Randall has worked for the past few years to get Cohron inducted into the Missouri Sports Hall of Fame and to erect a monument honoring the trapshooter in downtown Pleasant Hill. Cohron’s grave was marked in 2009.
But it’s the more mundane things affecting Pleasant Hill that Randall likes to focus on.
“I’d like to think the parks are better, the infrastructure is better. ... I feel like we’ve moved forward on all fronts really, and it’s been exciting,” Randall said.
“That’s the great thing about this line of work. You get to work on something different every day and it’s pretty exciting to have been a part of some of those changes.”
And for 32 years, Randall has been involved with the Mid-America Regional Council, which promotes regional cooperation in the Kansas City area.
“I’ve appreciated being a part of the MARC process through the years,” Randall said. “It’s a place of optimism and idealism, but it’s also where those things intersect with real accomplishment.”
Through MARC, he’s worked on committees to create sustainable places across the region, helped improve solid-waste management in the area and pushed for a Katy Trail connection through Kansas City. The Pleasant Hill trail was envisioned as part of that future connection.
For those reasons, along with his work in Pleasant Hill, the regional council recently honored him with its 2014 Regional Leadership Award.
MARC Executive Director David Warm said it was an easy decision for the agency to make.
“He is recognized for his engagement and leadership in a number of projects over a long period of time, and in part for how he approaches regional involvement,” Warm said. “It was an easy story to tell because he is so effective and active in his role.”
MARC also awarded regional leadership honors to former Independence Mayor Don Reimal, the Shepherd’s Center and the Health Care Foundation of Greater Kansas City and REACH Healthcare Foundation.
The youngest of six children, Randall grew up on a farm in the Monett, Mo., area. The family talked about current events at dinner. Those conversations, along with a Jesuit education at Rockhurst University, made him want to try to make the world a little bit better.
Running for office never enticed him, but serving as one of the gears to help government run was something that Randall wanted intensely.
“What really drew me to city management is this is the level of government that is closest to the public and most immediate on getting things done,” he said.
“You can see something turn from idea to reality pretty quick and you can feel like you’re really making a difference … like now that that pool’s open, you can see all the kids really enjoying it. Or the trail.”
He saw Pleasant Hill as a city with a lot of potential, and one that could use his help. He planned to stay about five years, but never grew tired of the work or of Pleasant Hill, which today has more than 8,000 people.
“It’s a wonderful little town once you get to know it,” he said.
A 32-year career in city management has given Randall many connections, some of which have turned into friendships. Lee’s Summit City Manager Steven Arbo is one of those friends.
In a video created by MARC to recognize Randall and his accomplishments, Arbo said Randall portrays the values and ethics they want to see in the city management profession.
“Mark and I met nearly 28 years ago, both as young people excited about the city management profession,” Arbo said.
“Mark is one of those people who wouldn’t be satisfied with just getting the day-to-day work done.

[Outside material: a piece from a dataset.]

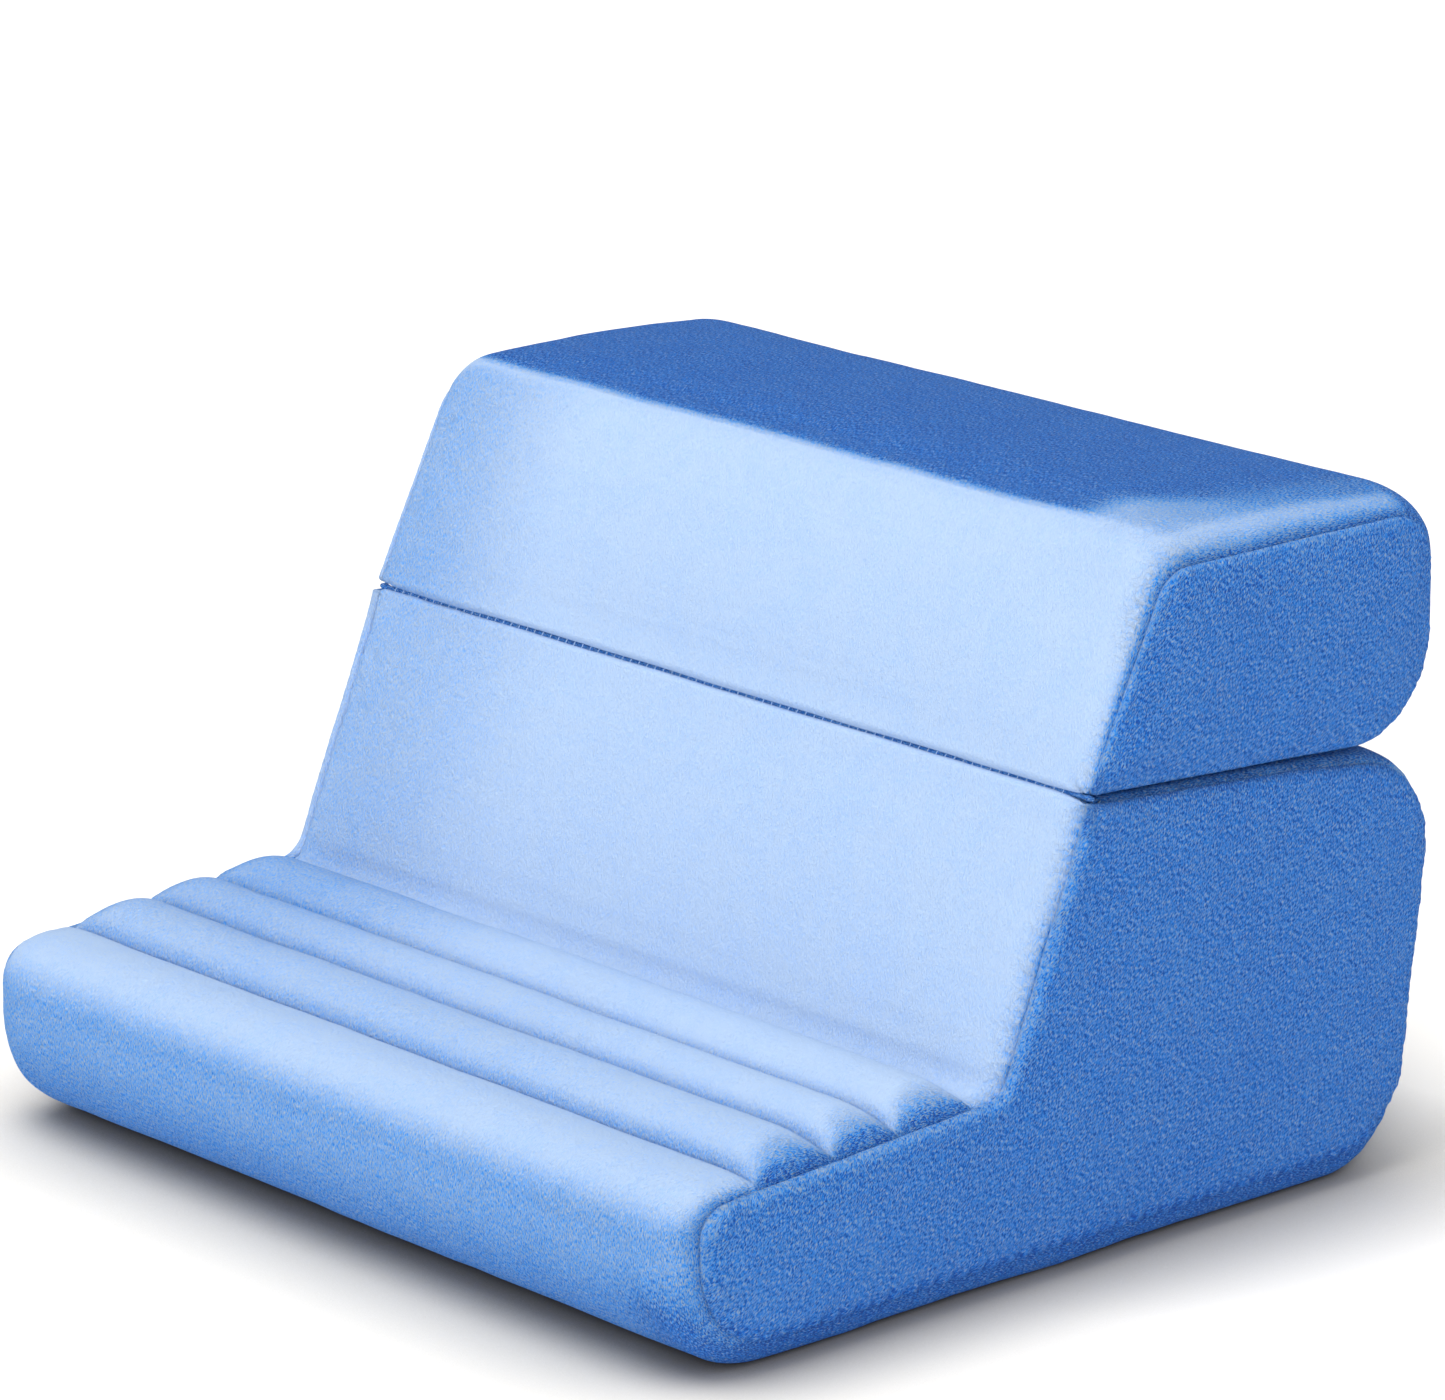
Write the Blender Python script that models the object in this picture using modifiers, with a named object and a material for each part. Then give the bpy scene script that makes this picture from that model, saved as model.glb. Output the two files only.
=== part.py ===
"""Tablet cushion stand: a base block with a ribbed tray, and a top block sewn to it at the front crease.

Metres, +Z up. X runs along the cushion's width and Y from its front roll to its rear.
The origin is the middle of the underside. Each block is a foam core in a plush cover, and a
cover is one band sewn round the block with one panel at each end.
"""
import math

import bmesh
import bpy
from mathutils import Vector

# Driving dimensions; the cleft is measured at the crease, and the top block from there up
SEAM_HALF_WIDTH = 0.1395
DEPTH = 0.2670
CLEFT_HEIGHT = 0.1245
TOP_BLOCK_HEIGHT = 0.0545
COVER = 0.0020
CLEARANCE = 0.0004
CORE_CLEARANCE = 0.0008
PANEL_BULGE = 0.0022

# How the cleft between the blocks falls from the crease towards the rear
CLEFT_SLOPE = -0.0670
CREASE_RADIUS = 0.0020
CREASE_CROWN = 0.0010
CLEFT_CROWN = 0.0050

# How far the band crowns beyond the side seams, and over what run
CROWN_RUN = 0.0160
UNDER_CROWN = 0.0080
FRONT_CROWN = 0.0075
ROLL_CROWN = 0.0045
FACE_CROWN = 0.0030
REAR_CROWN = 0.0045
TOP_CROWN = 0.0090
TOP_REAR_CROWN = 0.0055
TOP_FACE_CROWN = 0.0040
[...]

He knows there’s a bigger purpose for him and for his city, and he’s fulfilled that purpose.”
John VanGorkom is Pleasant Hill’s mayor of two years now. The two men met many years ago when Randall worked for the city of Lee’s Summit and VanGorkom was deputy fire chief there.
“He’s a great city manager,” VanGorkom said. “He seems to have the respect of the community and the government, which is oftentimes hard to do.”
VanGorkom credits Randall and the relationships he’s been able to cultivate with other agencies as the reason for a number of grants Pleasant Hill has procured and projects the city has completed.
It is that knowledge and recognition of his role in the region that made MARC’s decision so easy.
“I hadn’t really thought about it, but the number of projects, all those things through the years, I guess this is sort of recognition for all those things,” Randall said of the MARC recognition. “I certainly didn’t do it for that award, but it really was great to have them honor me.”
As Randall looks to the future, he's not planning on going anywhere.
“That’s what is exciting, I think there are still a lot of regional problems that we can be involved with,” Randall said.
“Pleasant Hill’s got things that we would like to see done, like getting the Katy Trail into KC. … It’d be nice to continue to be a part of planning some of those responses to those problems for the whole region.”
The Star’s Elaine Adams contributed to this report.
The Mark Randall file
From Monett, Mo., the youngest of six children.
Graduated from Rockhurst University and then earned a masters in public administration at the University of Missouri-Kansas City.
Began his career as assistant to the Clay County administrator and also worked as administrative analyst for Lee’s Summit.